**Given information**
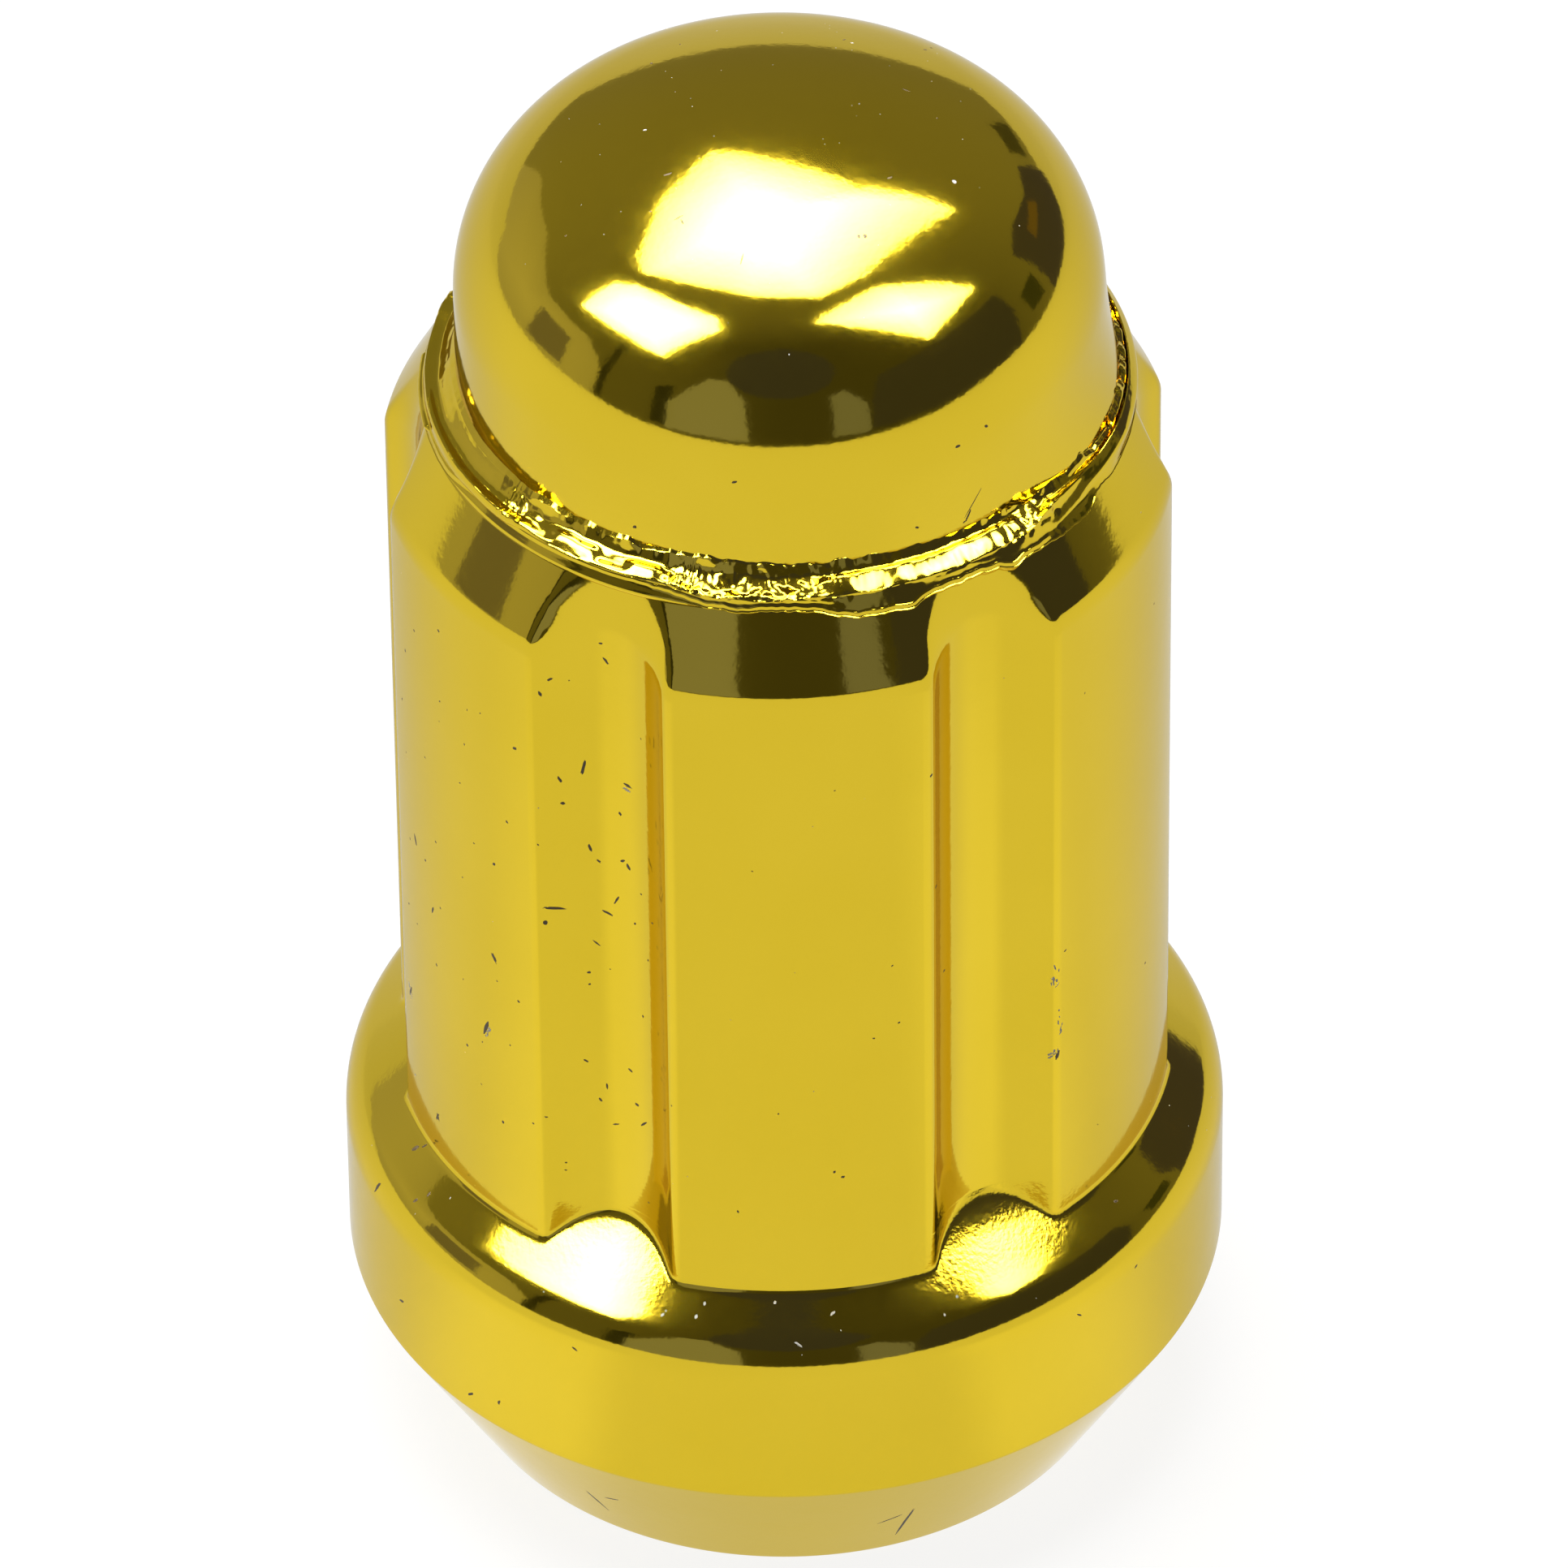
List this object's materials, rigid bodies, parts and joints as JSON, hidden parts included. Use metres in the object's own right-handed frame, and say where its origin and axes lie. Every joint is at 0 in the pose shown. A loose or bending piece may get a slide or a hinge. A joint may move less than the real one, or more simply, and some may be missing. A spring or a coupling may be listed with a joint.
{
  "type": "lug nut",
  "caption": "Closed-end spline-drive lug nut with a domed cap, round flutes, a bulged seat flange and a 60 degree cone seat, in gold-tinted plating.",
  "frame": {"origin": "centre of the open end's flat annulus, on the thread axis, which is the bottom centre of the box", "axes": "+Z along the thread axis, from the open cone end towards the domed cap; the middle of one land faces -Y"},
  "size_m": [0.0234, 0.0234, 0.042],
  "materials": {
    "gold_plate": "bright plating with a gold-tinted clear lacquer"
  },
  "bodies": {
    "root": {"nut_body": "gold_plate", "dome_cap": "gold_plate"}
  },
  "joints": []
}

**What this task involves**
Each line above must be reproduced exactly as it stands.

**Answer to this task**
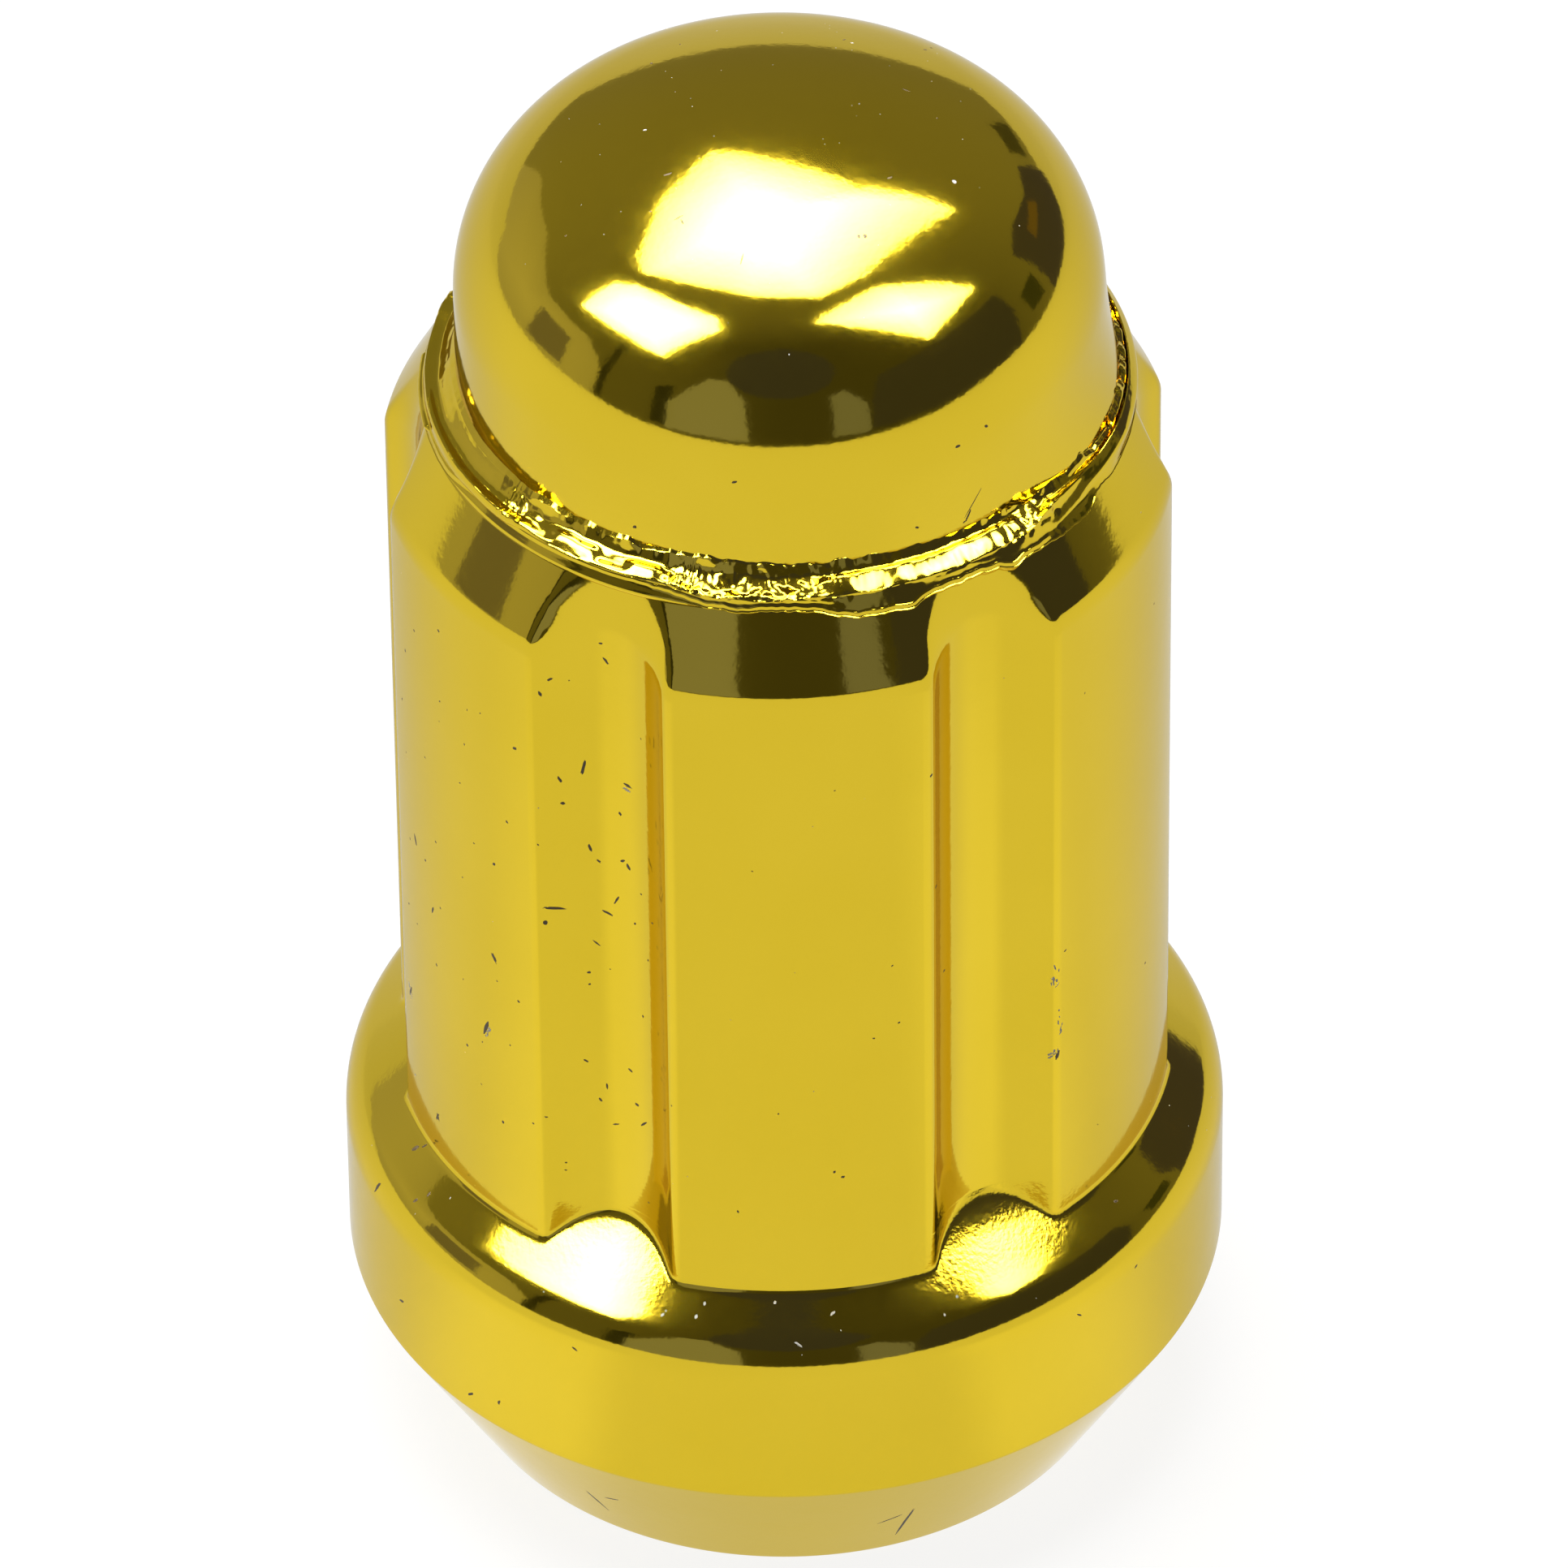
List this object's materials, rigid bodies, parts and joints as JSON, hidden parts included. Use metres in the object's own right-handed frame, and say where its origin and axes lie. Every joint is at 0 in the pose shown. A loose or bending piece may get a slide or a hinge. A joint may move less than the real one, or more simply, and some may be missing. A spring or a coupling may be listed with a joint.
{
  "type": "lug nut",
  "caption": "Closed-end spline-drive lug nut with a domed cap, round flutes, a bulged seat flange and a 60 degree cone seat, in gold-tinted plating.",
  "frame": {"origin": "centre of the open end's flat annulus, on the thread axis, which is the bottom centre of the box", "axes": "+Z along the thread axis, from the open cone end towards the domed cap; the middle of one land faces -Y"},
  "size_m": [0.0234, 0.0234, 0.042],
  "materials": {
    "gold_plate": "bright plating with a gold-tinted clear lacquer"
  },
  "bodies": {
    "root": {"nut_body": "gold_plate", "dome_cap": "gold_plate"}
  },
  "joints": []
}